=== Provided records ===
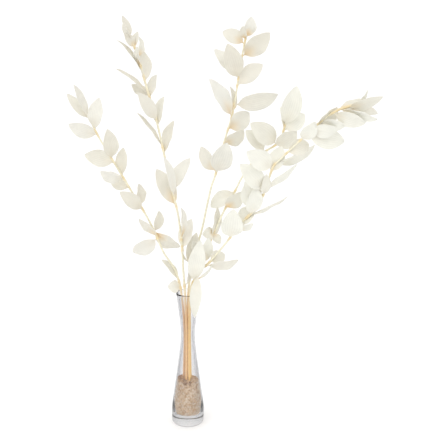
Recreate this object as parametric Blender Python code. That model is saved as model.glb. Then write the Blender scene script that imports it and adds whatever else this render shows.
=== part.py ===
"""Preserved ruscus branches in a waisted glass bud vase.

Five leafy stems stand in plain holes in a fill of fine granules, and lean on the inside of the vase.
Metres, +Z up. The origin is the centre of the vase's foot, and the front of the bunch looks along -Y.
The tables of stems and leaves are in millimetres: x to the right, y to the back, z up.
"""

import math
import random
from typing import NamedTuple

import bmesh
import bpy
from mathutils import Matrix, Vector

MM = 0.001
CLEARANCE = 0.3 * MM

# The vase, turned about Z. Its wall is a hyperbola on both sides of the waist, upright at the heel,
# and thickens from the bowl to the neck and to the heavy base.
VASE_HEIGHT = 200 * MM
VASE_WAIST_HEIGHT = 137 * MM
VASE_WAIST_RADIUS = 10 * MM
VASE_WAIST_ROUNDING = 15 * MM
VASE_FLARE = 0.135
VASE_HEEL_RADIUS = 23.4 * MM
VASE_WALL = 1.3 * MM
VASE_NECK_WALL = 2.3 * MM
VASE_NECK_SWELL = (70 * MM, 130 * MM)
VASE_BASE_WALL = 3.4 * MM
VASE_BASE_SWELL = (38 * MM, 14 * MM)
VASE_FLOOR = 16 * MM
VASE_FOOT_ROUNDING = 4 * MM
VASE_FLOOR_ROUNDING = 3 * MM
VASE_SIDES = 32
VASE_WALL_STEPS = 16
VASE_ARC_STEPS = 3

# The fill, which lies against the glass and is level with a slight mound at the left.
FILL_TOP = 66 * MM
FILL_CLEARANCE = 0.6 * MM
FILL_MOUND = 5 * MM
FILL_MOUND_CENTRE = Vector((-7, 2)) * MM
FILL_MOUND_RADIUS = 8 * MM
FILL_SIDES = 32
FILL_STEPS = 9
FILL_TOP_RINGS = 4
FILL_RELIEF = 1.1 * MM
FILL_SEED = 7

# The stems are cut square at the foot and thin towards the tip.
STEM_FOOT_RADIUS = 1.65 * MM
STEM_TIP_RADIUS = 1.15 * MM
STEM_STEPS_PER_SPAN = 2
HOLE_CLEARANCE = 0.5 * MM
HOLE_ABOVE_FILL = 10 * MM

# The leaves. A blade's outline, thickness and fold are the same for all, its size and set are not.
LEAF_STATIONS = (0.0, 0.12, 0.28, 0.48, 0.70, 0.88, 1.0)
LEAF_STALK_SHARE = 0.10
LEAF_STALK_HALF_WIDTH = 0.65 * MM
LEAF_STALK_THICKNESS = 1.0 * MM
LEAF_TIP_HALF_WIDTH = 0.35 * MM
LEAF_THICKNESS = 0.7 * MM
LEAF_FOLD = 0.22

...

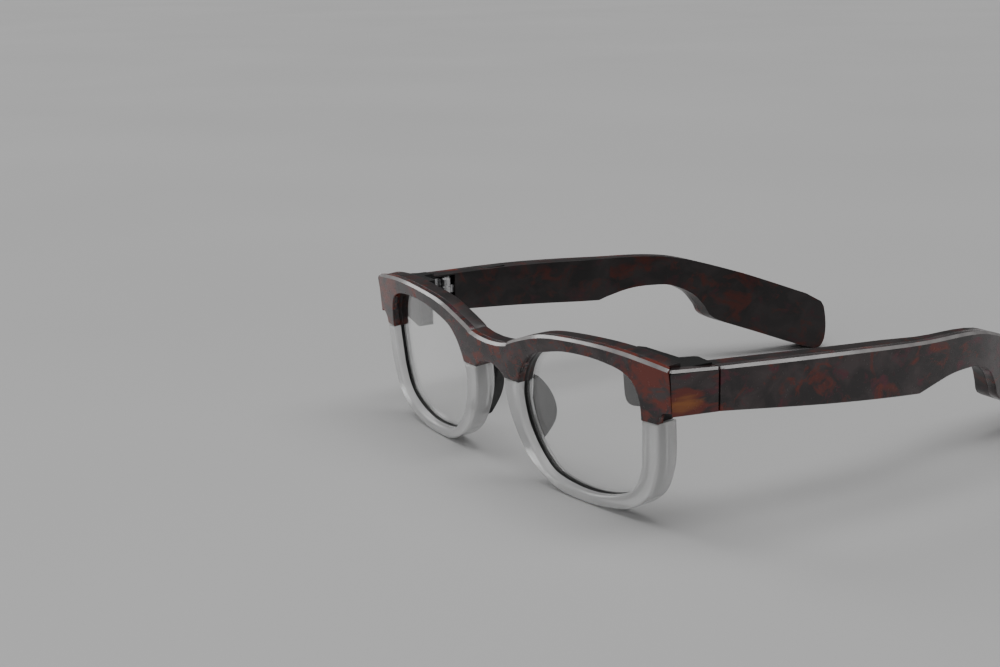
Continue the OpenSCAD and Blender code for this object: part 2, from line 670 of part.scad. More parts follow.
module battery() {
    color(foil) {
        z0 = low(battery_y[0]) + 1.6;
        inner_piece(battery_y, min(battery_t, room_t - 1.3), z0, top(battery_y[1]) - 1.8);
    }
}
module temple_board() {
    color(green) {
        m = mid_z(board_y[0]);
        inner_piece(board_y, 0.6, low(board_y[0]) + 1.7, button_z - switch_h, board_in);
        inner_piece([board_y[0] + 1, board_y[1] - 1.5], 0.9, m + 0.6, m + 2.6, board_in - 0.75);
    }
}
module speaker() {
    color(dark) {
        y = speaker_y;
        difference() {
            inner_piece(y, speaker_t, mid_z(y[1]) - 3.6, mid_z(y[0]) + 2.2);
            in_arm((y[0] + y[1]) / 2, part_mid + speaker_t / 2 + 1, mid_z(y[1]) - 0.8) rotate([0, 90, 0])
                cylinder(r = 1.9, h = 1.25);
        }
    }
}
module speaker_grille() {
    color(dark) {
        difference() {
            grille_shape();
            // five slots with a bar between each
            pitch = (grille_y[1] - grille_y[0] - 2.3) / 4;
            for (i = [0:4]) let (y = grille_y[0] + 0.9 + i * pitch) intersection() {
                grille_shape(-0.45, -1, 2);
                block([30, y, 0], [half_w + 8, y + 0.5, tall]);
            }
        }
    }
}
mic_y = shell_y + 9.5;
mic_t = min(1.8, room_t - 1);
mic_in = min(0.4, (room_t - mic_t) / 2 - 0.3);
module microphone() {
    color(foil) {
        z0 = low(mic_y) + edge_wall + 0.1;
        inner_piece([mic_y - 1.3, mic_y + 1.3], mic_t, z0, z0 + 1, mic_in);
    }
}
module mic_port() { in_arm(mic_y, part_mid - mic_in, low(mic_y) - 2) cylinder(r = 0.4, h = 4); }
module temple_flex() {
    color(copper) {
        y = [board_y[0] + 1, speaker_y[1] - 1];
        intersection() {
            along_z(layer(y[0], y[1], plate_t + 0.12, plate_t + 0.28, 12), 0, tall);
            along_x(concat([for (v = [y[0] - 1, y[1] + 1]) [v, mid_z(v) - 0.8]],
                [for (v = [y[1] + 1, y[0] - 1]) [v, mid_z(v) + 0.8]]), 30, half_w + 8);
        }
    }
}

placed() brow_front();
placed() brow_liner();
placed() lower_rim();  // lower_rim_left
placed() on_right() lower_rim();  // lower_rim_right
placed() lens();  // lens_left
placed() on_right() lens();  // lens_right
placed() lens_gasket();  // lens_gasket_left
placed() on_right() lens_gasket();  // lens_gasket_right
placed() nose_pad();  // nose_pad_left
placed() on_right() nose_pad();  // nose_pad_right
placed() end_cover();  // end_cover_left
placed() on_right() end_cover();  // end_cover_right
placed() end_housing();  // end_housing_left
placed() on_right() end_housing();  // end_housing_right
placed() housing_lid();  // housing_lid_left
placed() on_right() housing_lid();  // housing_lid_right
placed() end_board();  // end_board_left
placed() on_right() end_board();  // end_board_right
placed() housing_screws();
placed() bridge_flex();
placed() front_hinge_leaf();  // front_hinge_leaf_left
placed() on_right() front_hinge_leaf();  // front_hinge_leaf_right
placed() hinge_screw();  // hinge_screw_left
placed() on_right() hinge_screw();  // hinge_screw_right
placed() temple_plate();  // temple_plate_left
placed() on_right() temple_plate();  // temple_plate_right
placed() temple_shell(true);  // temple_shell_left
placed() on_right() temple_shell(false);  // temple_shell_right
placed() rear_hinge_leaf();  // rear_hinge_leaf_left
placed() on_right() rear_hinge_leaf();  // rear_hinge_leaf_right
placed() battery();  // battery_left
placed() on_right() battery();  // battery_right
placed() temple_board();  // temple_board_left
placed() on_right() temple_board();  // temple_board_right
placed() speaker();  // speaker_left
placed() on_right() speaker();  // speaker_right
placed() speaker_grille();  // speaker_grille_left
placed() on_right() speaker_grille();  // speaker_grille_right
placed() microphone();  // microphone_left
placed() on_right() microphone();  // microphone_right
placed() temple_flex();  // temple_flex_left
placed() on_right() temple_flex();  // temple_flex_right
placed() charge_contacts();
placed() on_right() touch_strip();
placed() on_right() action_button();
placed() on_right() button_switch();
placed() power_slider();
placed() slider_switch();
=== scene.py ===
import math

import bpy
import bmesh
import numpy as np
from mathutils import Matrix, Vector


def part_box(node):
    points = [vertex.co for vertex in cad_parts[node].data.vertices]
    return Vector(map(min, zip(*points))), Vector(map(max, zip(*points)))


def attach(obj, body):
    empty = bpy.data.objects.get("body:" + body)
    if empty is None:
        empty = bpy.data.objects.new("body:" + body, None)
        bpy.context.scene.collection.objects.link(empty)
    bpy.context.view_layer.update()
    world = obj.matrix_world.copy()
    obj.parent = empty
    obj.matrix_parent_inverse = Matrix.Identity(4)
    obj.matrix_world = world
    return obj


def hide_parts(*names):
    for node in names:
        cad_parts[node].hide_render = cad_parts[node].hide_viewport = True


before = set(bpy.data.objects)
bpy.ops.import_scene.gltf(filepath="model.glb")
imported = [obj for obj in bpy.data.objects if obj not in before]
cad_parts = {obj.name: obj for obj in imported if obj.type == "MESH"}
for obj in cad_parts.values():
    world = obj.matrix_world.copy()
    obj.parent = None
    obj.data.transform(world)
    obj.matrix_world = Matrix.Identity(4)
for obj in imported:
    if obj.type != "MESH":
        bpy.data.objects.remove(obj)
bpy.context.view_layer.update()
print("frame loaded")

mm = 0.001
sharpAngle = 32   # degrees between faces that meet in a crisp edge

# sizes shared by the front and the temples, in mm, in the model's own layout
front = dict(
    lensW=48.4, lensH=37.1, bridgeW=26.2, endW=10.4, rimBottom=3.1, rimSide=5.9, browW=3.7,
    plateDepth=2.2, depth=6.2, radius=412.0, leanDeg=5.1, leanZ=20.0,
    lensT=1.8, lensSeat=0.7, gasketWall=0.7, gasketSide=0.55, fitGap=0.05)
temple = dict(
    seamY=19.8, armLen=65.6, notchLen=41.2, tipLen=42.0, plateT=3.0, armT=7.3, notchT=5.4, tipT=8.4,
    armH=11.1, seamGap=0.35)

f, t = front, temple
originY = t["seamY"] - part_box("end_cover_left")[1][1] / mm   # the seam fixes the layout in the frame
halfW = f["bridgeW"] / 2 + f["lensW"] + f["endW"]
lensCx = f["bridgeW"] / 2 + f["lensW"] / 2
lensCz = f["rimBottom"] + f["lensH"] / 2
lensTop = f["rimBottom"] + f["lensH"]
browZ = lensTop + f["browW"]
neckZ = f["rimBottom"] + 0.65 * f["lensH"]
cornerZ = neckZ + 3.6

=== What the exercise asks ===
Retype, word for word, every line from the line with "placed() on_right() touch_strip();" to the line with "bpy.context.scene.collection.objects.link(empty)", inclusive. Add nothing.

=== Output for this exercise ===
placed() on_right() touch_strip();
placed() on_right() action_button();
placed() on_right() button_switch();
placed() power_slider();
placed() slider_switch();
=== scene.py ===
import math

import bpy
import bmesh
import numpy as np
from mathutils import Matrix, Vector


def part_box(node):
    points = [vertex.co for vertex in cad_parts[node].data.vertices]
    return Vector(map(min, zip(*points))), Vector(map(max, zip(*points)))


def attach(obj, body):
    empty = bpy.data.objects.get("body:" + body)
    if empty is None:
        empty = bpy.data.objects.new("body:" + body, None)
        bpy.context.scene.collection.objects.link(empty)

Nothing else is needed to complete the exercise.